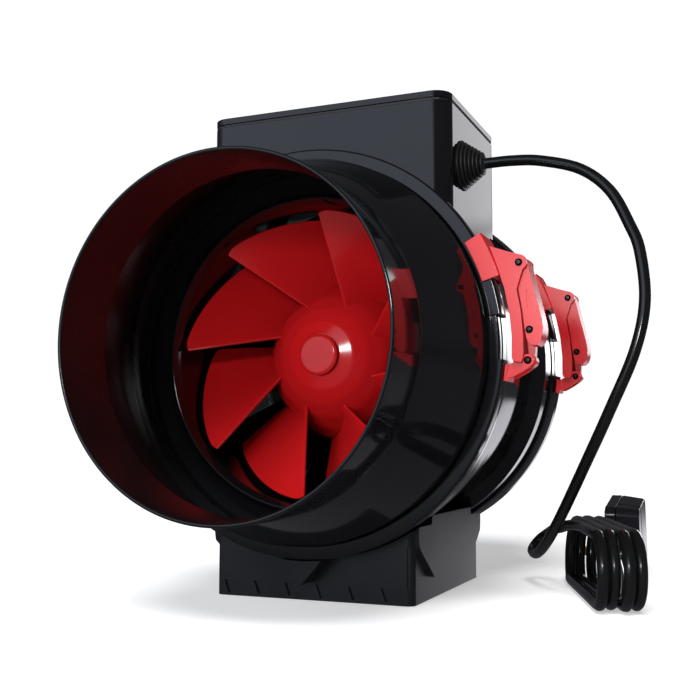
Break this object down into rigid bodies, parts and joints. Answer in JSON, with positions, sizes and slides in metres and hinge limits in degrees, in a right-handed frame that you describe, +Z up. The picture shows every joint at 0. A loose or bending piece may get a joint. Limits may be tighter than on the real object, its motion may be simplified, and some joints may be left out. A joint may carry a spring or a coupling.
{
  "type": "inline duct fan",
  "caption": "Mixed-flow inline duct fan with round inlet and outlet spigots, toggle-latched clamping bands, a side terminal box, a stand and a coiled mains lead with plug.",
  "frame": {"origin": "middle of the stand's underside", "axes": "+Y along the air flow from inlet to outlet, +Z up towards the terminal box, +X towards the latches and the mains lead"},
  "size_m": [0.332, 0.391, 0.3207],
  "materials": {
    "body": "high gloss black ABS, faint grey reflections",
    "impeller_red": "semi-gloss red moulded plastic",
    "latch_red": "bright red moulded plastic",
    "rubber": "matte black rubber",
    "lead": "black cable jacket with a soft sheen",
    "screw_black": "black oxide screws and pins",
    "steel": "bright machined steel",
    "motor": "cast and turned aluminium",
    "copper": "varnished copper winding",
    "brass": "polished brass plug pins",
    "plug": "black moulded plug body",
    "terminal_white": "off-white terminal block",
    "capacitor": "grey capacitor case"
  },
  "bodies": {
    "fan_body": {"inlet_spigot": "body", "outlet_spigot": "body", "centre_casing": "body", "inlet_nozzle": "body", "stator_vanes": "body", "tail_cone": "body", "front_clamp_band": "body", "rear_clamp_band": "body", "terminal_box": "body", "box_cover": "body", "mounting_base": "body", "front_latch_saddle": "latch_red", "front_latch_catch": "latch_red", "front_lever_pin": "screw_black", "front_anchor_pin": "screw_black", "rear_latch_saddle": "latch_red", "rear_latch_catch": "latch_red", "rear_lever_pin": "screw_black", "rear_anchor_pin": "screw_black", "inlet_seal": "rubber", "outlet_seal": "rubber", "box_gasket": "rubber", "cable_grommet": "rubber", "motor_cable": "rubber", "mains_lead": "lead", "lead_hank": "lead", "plug_lead": "lead", "plug_strain_relief": "lead", "cover_screw_1": "screw_black", "cover_screw_2": "screw_black", "cover_screw_3": "screw_black", "cover_screw_4": "screw_black", "front_bearing": "steel", "rear_bearing": "steel", "base_screw_front": "steel", "base_screw_rear": "steel", "motor_housing": "motor", "motor_winding": "copper", "plug_earth_pin": "brass", "plug_live_pin": "brass", "plug_neutral_pin": "brass", "plug_base": "plug", "plug_cover": "plug", "plug_fuse_cover": "plug", "terminal_block": "terminal_white", "run_capacitor": "capacitor"},
    "impeller_rotor": {"impeller": "impeller_red", "impeller_cap": "impeller_red", "shaft_nut": "steel", "motor_shaft": "steel", "motor_rotor": "steel"},
    "front_lever": {"front_latch_lever": "latch_red", "front_link_pin": "screw_black"},
    "front_link": {"front_latch_link": "latch_red"},
    "rear_lever": {"rear_latch_lever": "latch_red", "rear_link_pin": "screw_black"},
    "rear_link": {"rear_latch_link": "latch_red"}
  },
  "joints": [
    {"name": "impeller_spin", "type": "hinge", "parent": "fan_body", "child": "impeller_rotor", "pos_m": [0, 0, 0.1536], "axis": [0, -1, 0], "continuous": true},
    {"name": "front_lever_hinge", "type": "hinge", "parent": "fan_body", "child": "front_lever", "pos_m": [0.13679, -0.0775, 0.20017], "axis": [0, -1, 0], "range_deg": [0, 100]},
    {"name": "front_link_hinge", "type": "hinge", "parent": "front_lever", "child": "front_link", "pos_m": [0.14178, -0.0775, 0.16153], "axis": [0, -1, 0], "range_deg": [-80, 0]},
    {"name": "rear_lever_hinge", "type": "hinge", "parent": "fan_body", "child": "rear_lever", "pos_m": [0.13679, 0.0775, 0.20017], "axis": [0, -1, 0], "range_deg": [0, 100]},
    {"name": "rear_link_hinge", "type": "hinge", "parent": "rear_lever", "child": "rear_link", "pos_m": [0.14178, 0.0775, 0.16153], "axis": [0, -1, 0], "range_deg": [-80, 0]}
  ],
  "couplings": [
    {"joint": "front_link_hinge", "follows": "front_lever_hinge", "ratio": -0.8},
    {"joint": "rear_link_hinge", "follows": "rear_lever_hinge", "ratio": -0.8}
  ]
}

▶ **Aim of the exercise**
Give back all the data exactly as written.

▶ **Complete output**
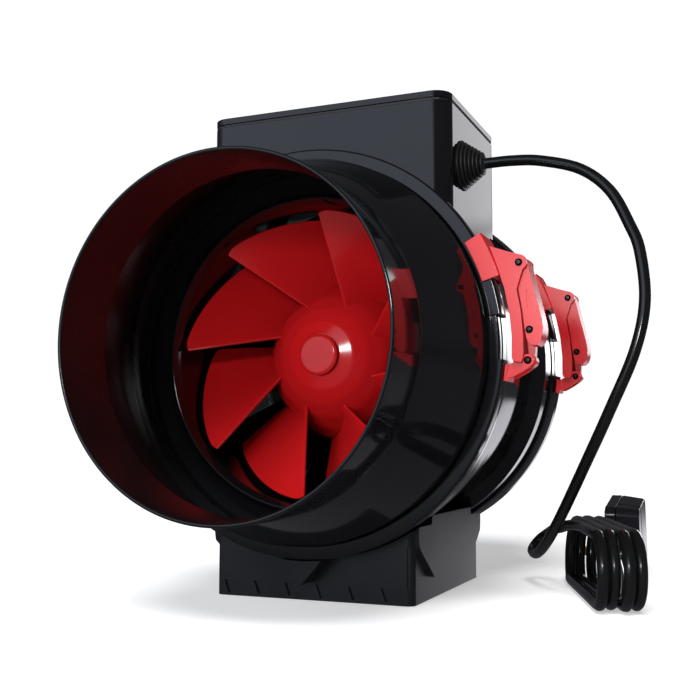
Break this object down into rigid bodies, parts and joints. Answer in JSON, with positions, sizes and slides in metres and hinge limits in degrees, in a right-handed frame that you describe, +Z up. The picture shows every joint at 0. A loose or bending piece may get a joint. Limits may be tighter than on the real object, its motion may be simplified, and some joints may be left out. A joint may carry a spring or a coupling.
{
  "type": "inline duct fan",
  "caption": "Mixed-flow inline duct fan with round inlet and outlet spigots, toggle-latched clamping bands, a side terminal box, a stand and a coiled mains lead with plug.",
  "frame": {"origin": "middle of the stand's underside", "axes": "+Y along the air flow from inlet to outlet, +Z up towards the terminal box, +X towards the latches and the mains lead"},
  "size_m": [0.332, 0.391, 0.3207],
  "materials": {
    "body": "high gloss black ABS, faint grey reflections",
    "impeller_red": "semi-gloss red moulded plastic",
    "latch_red": "bright red moulded plastic",
    "rubber": "matte black rubber",
    "lead": "black cable jacket with a soft sheen",
    "screw_black": "black oxide screws and pins",
    "steel": "bright machined steel",
    "motor": "cast and turned aluminium",
    "copper": "varnished copper winding",
    "brass": "polished brass plug pins",
    "plug": "black moulded plug body",
    "terminal_white": "off-white terminal block",
    "capacitor": "grey capacitor case"
  },
  "bodies": {
    "fan_body": {"inlet_spigot": "body", "outlet_spigot": "body", "centre_casing": "body", "inlet_nozzle": "body", "stator_vanes": "body", "tail_cone": "body", "front_clamp_band": "body", "rear_clamp_band": "body", "terminal_box": "body", "box_cover": "body", "mounting_base": "body", "front_latch_saddle": "latch_red", "front_latch_catch": "latch_red", "front_lever_pin": "screw_black", "front_anchor_pin": "screw_black", "rear_latch_saddle": "latch_red", "rear_latch_catch": "latch_red", "rear_lever_pin": "screw_black", "rear_anchor_pin": "screw_black", "inlet_seal": "rubber", "outlet_seal": "rubber", "box_gasket": "rubber", "cable_grommet": "rubber", "motor_cable": "rubber", "mains_lead": "lead", "lead_hank": "lead", "plug_lead": "lead", "plug_strain_relief": "lead", "cover_screw_1": "screw_black", "cover_screw_2": "screw_black", "cover_screw_3": "screw_black", "cover_screw_4": "screw_black", "front_bearing": "steel", "rear_bearing": "steel", "base_screw_front": "steel", "base_screw_rear": "steel", "motor_housing": "motor", "motor_winding": "copper", "plug_earth_pin": "brass", "plug_live_pin": "brass", "plug_neutral_pin": "brass", "plug_base": "plug", "plug_cover": "plug", "plug_fuse_cover": "plug", "terminal_block": "terminal_white", "run_capacitor": "capacitor"},
    "impeller_rotor": {"impeller": "impeller_red", "impeller_cap": "impeller_red", "shaft_nut": "steel", "motor_shaft": "steel", "motor_rotor": "steel"},
    "front_lever": {"front_latch_lever": "latch_red", "front_link_pin": "screw_black"},
    "front_link": {"front_latch_link": "latch_red"},
    "rear_lever": {"rear_latch_lever": "latch_red", "rear_link_pin": "screw_black"},
    "rear_link": {"rear_latch_link": "latch_red"}
  },
  "joints": [
    {"name": "impeller_spin", "type": "hinge", "parent": "fan_body", "child": "impeller_rotor", "pos_m": [0, 0, 0.1536], "axis": [0, -1, 0], "continuous": true},
    {"name": "front_lever_hinge", "type": "hinge", "parent": "fan_body", "child": "front_lever", "pos_m": [0.13679, -0.0775, 0.20017], "axis": [0, -1, 0], "range_deg": [0, 100]},
    {"name": "front_link_hinge", "type": "hinge", "parent": "front_lever", "child": "front_link", "pos_m": [0.14178, -0.0775, 0.16153], "axis": [0, -1, 0], "range_deg": [-80, 0]},
    {"name": "rear_lever_hinge", "type": "hinge", "parent": "fan_body", "child": "rear_lever", "pos_m": [0.13679, 0.0775, 0.20017], "axis": [0, -1, 0], "range_deg": [0, 100]},
    {"name": "rear_link_hinge", "type": "hinge", "parent": "rear_lever", "child": "rear_link", "pos_m": [0.14178, 0.0775, 0.16153], "axis": [0, -1, 0], "range_deg": [-80, 0]}
  ],
  "couplings": [
    {"joint": "front_link_hinge", "follows": "front_lever_hinge", "ratio": -0.8},
    {"joint": "rear_link_hinge", "follows": "rear_lever_hinge", "ratio": -0.8}
  ]
}